Das ist auch nicht von mir das hat ein freund für mich gemacht wenn ichs gemacht heatt wuerd ichs bestimmt auch selsbt zerschneiden koennen und ps hab ich net die im jobs forum ham gesagt ich soll hier fragen!!!!


----------



## Sir Dodger (22. Februar 2002)

@DarkSummer

Wie alle schon sagten mit image ready zerschneiden
und dann html oder php einbinde !
lege die Teile am besten in eine "scaleable" Tabelle
damits auf allen auflösungen einigermasen aussieht !

MfG

Sir Dodger


----------



## freekazoid (22. Februar 2002)

naja, es gibt ja auch noch freeware-tools mit denen du bilder "zerschneiden" kannst, bzw. imagemaps draus machen kannst.
oder soll's auch noch rollovers geben?


----------



## DarkSummer (22. Februar 2002)

na ja eig sollten roll over oben sein aber na ja danke lassen wir das am besten ich hab dafür wirklich kein programm und auch kein heandchen em ende geb ichs ihm zurück danke nochmal für help cu


----------



## braindad (22. Februar 2002)

...

ich zieh mir immer hilfslinien und mach das damm mit dem freistell-tool...dann speichern und rückgängig machen und neu schnippeln


----------



## Sir Dodger (22. Februar 2002)

@braindad

Is auch ne schnelle Möglichkeit, nur hatte ich immer das Problem, das mit den Hilfslinien eine reihe Pixel fehlen, undzwar genau, da wo das freistellentools an der Hilfslinie einrastet !

Gibts da die Möglichkeit das raster weiter runter als 2 Pixel zu setzen ?

MfG

Sir Dodger


----------



## braindad (22. Februar 2002)

wie jetzt raster "runtersetzen"?

das problem hatte ich auch am anfang. habs dann aber gerafft: das freistell tool rastet entweder am linken oder am rechten rand (bzw oben oder unten) der hilfslinie ein. hab das dann so mit mir  vereinbart (), das ich immer links einraste. oder halt oben. dann passt das


----------



## dritter (22. Februar 2002)

Warum nicht einfach das Slicing-tool?
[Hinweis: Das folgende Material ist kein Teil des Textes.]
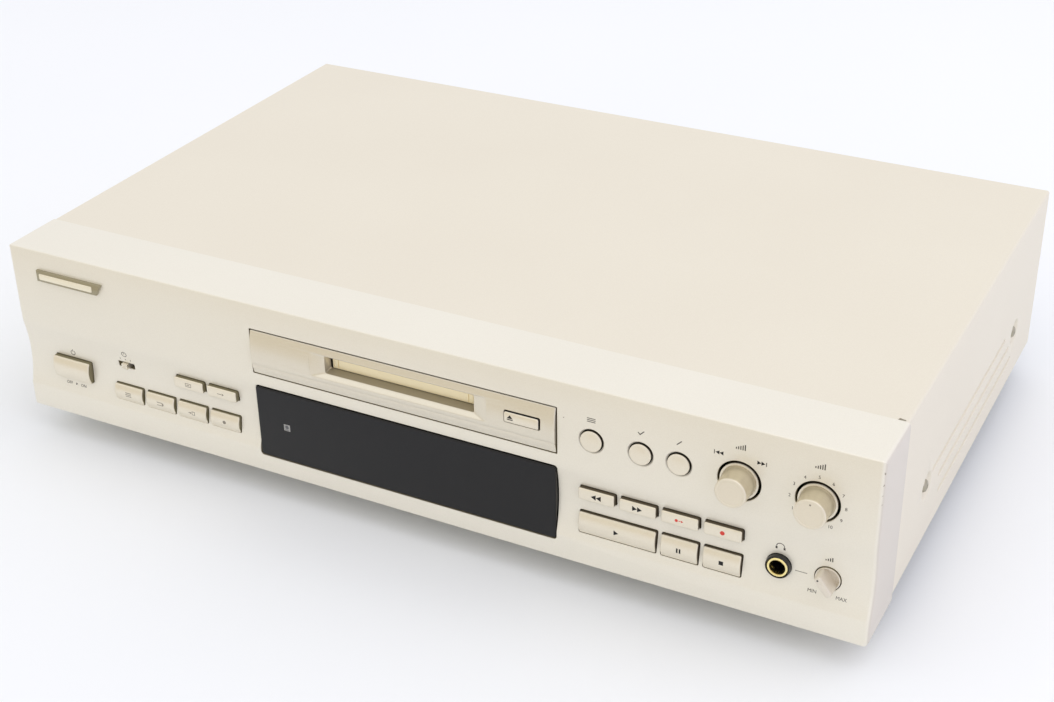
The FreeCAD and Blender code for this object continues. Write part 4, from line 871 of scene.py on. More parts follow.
def champagne(name, base, deep, roughness, metallic, bare=None, hidden=(132, 120, 88)):
    """Satin metallic paint with fine flake and a little orange peel; painted shade in a dark, rough,
    non-metallic tone where a corner falls in a gap.
    """
    material, place = finish(name, coat_roughness=0.22)
    flake = grains(place, 0.22)
    cloud = noise(place, 70)
    if bare is None:
        shaded = place.node("ShaderNodeAttribute", {"attribute_name": "bare"}, output="Fac")
    else:
        shaded = bare(place)
    # Where the mask is set, the paint gives way to the hidden tone: painted shade for the gaps.
    return material, place, {
        "colour": mixed(shaded, mixed(flake * 0.55 + cloud * 0.45, deep, base), tone(*hidden)),
        "roughness": roughness + 0.06 * flake + 0.05 * cloud + 0.2 * shaded,
        "metallic": metallic - metallic * shaded,
        "coat": 0.18 - 0.18 * shaded,
        "height": 0.006 * noise(place, 1.5) + 0.0015 * flake}


def sprayed(*values):
    """Champagne paint as it comes, with the words of champagne."""
    material, _, looks = champagne(*values)
    vary(material, **looks)
    return material


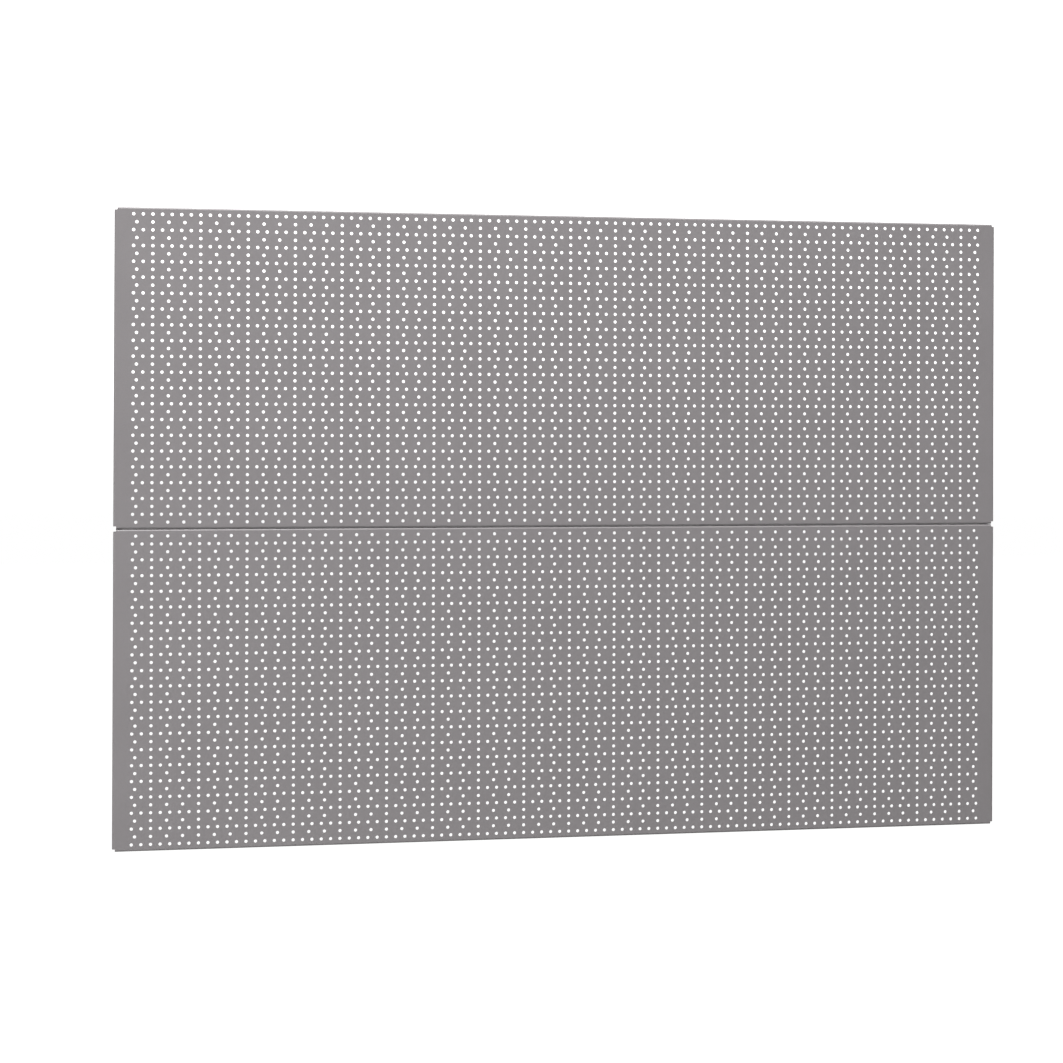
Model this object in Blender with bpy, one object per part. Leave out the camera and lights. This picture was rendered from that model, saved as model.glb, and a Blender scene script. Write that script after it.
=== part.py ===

Ist doch viel einfacher.. einfach die slices ziehen, gegenenfalls noch mal nachkorregieren, mit doppelklick neu benennen, und dann für web Speichern, die einzelnen slices optimieren, und schon erstellt PS eine komplette html-seite aus dem Bild..


----------



## gremmlin (22. Februar 2002)

erm..checkt ihrs nicht? 
er hat kein programm dafür!!!

säcke harharhar...


----------



## dritter (22. Februar 2002)

@ gremmlin:
Doch schon, aber mein post bezog sich auf braindad & Sir Dodger.. 

hab mich nur gefragt, warum denn Freistellen-tool...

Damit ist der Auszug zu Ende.